Repeat exactly, and only, the lines below starting at the line that contains "Write the build123d" and ending at the line that contains "# plane that", inclusive of both.

• [Source records]
┌────────

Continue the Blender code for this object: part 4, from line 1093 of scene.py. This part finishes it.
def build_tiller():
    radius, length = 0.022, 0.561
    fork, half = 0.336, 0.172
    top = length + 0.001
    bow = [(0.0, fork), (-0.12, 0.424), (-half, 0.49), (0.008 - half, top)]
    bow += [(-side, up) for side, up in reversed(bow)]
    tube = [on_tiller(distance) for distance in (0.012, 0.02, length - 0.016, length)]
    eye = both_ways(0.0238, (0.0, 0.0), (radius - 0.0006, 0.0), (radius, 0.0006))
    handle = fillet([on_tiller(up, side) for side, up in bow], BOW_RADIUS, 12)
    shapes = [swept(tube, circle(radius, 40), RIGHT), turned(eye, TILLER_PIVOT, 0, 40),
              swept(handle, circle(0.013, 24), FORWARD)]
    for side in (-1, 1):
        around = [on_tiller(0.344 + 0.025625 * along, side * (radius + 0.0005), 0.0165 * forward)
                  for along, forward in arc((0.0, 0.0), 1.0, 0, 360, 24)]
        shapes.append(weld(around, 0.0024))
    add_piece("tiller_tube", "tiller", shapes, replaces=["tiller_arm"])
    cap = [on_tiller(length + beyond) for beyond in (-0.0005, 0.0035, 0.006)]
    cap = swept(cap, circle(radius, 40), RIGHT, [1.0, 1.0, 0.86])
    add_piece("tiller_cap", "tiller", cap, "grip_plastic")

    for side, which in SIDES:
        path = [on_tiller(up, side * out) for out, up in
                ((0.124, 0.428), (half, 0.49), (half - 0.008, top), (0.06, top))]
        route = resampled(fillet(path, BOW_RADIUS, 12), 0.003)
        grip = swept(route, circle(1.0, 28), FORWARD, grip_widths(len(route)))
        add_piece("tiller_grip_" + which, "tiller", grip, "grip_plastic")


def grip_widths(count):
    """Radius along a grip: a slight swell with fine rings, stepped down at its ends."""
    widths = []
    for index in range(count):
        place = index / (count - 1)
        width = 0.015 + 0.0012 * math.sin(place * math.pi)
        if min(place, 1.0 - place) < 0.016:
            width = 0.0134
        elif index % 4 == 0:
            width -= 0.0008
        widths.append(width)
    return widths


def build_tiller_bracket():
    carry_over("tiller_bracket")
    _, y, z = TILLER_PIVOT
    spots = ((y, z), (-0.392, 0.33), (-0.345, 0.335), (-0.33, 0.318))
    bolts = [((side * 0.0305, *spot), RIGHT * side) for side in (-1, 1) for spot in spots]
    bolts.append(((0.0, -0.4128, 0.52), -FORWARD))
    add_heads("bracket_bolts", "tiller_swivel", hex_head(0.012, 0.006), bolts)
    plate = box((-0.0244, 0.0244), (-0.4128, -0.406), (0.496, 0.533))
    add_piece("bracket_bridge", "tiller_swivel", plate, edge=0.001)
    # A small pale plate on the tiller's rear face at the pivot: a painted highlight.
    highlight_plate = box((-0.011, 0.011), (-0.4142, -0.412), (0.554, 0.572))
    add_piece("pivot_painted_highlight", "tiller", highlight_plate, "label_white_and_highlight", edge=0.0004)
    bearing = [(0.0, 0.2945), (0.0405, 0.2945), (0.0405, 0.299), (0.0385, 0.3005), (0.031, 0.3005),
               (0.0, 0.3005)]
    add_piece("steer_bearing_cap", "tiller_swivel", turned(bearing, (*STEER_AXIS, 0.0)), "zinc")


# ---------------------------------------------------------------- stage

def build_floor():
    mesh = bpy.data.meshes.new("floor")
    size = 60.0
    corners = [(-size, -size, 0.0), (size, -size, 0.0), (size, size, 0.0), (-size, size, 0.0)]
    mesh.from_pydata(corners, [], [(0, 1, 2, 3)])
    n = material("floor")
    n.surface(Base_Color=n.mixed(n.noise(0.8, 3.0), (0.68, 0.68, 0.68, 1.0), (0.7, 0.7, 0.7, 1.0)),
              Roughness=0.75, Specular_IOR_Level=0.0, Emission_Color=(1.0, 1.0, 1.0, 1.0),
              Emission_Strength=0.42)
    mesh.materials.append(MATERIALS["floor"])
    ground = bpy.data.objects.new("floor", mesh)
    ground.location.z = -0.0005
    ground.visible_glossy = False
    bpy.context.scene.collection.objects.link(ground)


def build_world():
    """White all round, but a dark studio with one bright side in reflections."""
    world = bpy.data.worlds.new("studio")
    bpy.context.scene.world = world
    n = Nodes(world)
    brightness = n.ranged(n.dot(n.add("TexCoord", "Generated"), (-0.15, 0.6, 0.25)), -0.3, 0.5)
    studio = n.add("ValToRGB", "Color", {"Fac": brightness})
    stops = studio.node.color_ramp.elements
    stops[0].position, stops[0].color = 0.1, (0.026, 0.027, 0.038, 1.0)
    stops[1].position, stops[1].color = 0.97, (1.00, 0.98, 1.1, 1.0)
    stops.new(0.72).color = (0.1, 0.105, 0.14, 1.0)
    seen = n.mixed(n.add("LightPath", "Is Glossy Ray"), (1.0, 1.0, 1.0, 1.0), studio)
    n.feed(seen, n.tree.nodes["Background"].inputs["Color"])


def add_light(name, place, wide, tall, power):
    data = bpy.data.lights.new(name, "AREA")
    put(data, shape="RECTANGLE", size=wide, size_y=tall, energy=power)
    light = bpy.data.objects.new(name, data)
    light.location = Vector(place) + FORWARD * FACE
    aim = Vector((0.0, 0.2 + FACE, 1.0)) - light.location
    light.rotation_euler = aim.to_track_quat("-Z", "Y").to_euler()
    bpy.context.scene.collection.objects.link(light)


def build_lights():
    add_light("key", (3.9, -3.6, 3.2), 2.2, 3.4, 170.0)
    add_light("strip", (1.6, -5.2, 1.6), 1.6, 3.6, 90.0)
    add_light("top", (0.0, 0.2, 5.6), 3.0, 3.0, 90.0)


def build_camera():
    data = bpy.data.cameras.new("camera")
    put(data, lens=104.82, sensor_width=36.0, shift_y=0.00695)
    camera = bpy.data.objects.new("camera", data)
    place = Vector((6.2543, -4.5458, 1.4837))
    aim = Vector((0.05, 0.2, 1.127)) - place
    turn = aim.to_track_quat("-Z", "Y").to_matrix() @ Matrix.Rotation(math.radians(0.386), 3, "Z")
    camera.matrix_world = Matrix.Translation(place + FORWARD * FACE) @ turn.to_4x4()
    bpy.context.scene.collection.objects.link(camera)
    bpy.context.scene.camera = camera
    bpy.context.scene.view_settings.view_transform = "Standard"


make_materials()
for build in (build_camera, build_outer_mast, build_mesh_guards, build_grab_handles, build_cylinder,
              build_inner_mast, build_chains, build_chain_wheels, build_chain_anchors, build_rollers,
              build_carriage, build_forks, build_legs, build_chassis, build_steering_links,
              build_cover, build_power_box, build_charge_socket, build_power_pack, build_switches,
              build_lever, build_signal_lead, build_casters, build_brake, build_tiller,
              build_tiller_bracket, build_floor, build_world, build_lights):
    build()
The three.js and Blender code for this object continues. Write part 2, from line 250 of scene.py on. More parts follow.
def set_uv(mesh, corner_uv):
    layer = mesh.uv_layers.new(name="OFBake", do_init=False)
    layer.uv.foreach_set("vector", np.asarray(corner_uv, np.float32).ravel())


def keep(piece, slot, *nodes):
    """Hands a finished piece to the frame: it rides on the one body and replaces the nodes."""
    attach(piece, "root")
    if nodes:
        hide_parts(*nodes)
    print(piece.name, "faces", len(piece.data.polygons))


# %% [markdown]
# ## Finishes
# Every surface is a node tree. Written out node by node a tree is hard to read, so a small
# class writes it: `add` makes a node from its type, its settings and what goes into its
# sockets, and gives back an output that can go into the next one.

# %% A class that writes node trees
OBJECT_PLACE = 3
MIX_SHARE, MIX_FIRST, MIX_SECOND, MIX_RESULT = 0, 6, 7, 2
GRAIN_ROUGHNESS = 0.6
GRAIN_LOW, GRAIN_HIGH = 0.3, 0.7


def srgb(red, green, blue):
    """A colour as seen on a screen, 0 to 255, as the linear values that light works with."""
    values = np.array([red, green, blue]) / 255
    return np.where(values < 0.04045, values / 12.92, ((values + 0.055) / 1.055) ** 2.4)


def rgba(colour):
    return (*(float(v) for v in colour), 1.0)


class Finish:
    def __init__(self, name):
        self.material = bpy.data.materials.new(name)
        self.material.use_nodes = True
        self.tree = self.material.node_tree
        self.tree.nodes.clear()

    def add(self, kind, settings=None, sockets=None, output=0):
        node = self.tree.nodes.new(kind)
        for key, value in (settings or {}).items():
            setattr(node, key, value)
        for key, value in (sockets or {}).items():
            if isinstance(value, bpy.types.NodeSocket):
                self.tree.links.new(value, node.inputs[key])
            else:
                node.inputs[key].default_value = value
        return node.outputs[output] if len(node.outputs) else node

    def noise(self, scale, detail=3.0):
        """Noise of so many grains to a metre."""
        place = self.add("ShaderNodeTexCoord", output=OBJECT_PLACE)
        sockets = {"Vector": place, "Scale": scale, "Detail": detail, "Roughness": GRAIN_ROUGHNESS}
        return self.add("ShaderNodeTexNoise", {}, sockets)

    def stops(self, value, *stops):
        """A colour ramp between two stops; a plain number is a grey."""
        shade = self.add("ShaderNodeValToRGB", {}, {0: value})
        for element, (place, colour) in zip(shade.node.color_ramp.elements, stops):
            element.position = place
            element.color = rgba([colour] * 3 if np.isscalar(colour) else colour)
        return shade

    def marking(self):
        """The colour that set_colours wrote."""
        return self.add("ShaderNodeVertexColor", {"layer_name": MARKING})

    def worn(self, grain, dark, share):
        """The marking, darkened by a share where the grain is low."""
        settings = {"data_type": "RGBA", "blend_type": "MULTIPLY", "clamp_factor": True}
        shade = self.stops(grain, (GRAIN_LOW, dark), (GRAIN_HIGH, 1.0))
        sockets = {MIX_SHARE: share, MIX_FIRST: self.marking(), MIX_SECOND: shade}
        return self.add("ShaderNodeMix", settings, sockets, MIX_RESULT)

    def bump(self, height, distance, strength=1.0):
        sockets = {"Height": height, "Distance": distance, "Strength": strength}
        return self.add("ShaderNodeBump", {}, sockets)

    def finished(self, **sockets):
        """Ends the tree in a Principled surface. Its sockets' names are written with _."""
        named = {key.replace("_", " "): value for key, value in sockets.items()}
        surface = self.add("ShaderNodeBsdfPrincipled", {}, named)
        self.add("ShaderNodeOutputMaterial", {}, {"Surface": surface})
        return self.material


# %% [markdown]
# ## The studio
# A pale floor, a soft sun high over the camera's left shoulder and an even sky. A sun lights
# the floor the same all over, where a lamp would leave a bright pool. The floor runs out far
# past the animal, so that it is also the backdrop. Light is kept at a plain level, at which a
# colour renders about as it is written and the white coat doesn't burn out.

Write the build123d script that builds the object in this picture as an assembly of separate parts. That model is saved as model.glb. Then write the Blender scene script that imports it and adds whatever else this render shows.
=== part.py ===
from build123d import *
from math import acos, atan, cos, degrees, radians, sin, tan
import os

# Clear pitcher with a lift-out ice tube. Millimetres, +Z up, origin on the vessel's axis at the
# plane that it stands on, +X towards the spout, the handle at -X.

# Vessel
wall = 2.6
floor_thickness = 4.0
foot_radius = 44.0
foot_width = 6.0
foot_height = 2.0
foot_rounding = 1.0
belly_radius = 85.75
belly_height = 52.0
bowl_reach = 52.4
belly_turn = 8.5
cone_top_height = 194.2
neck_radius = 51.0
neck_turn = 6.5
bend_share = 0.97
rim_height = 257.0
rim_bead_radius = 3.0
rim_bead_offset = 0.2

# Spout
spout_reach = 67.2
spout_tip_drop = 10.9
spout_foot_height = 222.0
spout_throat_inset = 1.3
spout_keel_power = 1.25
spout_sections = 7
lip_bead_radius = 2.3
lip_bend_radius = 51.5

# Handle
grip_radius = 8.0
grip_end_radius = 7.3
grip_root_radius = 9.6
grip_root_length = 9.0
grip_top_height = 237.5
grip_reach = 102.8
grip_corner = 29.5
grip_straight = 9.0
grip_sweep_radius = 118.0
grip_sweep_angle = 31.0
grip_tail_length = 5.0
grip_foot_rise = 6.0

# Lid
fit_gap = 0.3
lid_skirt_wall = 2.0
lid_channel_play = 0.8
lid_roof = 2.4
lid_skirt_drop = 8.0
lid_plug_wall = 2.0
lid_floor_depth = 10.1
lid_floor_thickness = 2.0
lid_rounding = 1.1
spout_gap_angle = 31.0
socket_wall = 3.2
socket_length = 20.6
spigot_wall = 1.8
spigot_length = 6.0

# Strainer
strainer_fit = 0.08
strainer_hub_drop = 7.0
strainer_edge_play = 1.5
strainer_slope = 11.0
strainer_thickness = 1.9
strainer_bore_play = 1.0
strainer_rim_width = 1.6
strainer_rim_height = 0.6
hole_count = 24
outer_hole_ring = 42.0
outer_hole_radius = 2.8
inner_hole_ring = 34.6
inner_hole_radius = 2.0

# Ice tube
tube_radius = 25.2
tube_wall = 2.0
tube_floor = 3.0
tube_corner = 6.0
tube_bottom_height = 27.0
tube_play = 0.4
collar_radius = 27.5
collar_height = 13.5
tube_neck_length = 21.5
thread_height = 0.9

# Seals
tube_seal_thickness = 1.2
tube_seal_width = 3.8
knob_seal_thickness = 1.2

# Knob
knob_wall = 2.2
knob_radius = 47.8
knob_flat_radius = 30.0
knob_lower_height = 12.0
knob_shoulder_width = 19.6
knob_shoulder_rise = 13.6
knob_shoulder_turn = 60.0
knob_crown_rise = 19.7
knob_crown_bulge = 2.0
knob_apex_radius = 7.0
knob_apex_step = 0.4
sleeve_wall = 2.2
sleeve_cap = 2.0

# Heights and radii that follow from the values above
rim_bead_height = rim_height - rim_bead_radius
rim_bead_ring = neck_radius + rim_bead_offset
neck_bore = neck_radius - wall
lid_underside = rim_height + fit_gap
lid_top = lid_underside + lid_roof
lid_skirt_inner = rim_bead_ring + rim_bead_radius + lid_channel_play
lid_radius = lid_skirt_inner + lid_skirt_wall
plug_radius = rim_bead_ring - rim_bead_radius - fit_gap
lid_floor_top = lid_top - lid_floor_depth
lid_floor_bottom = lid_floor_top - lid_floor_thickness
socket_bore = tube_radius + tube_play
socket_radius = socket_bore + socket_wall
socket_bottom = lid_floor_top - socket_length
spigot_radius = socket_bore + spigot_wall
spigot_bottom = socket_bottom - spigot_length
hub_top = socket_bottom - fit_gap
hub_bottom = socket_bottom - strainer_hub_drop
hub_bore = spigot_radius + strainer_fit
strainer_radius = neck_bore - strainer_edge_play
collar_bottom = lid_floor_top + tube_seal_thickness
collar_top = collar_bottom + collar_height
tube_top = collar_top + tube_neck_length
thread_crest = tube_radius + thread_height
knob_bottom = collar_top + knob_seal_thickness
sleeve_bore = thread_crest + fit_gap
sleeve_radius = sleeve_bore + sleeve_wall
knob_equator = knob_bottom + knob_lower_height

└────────

• [Solution]
Write the build123d script that builds the object in this picture as an assembly of separate parts. That model is saved as model.glb. Then write the Blender scene script that imports it and adds whatever else this render shows.
=== part.py ===
from build123d import *
from math import acos, atan, cos, degrees, radians, sin, tan
import os

# Clear pitcher with a lift-out ice tube. Millimetres, +Z up, origin on the vessel's axis at the
# plane that it stands on, +X towards the spout, the handle at -X.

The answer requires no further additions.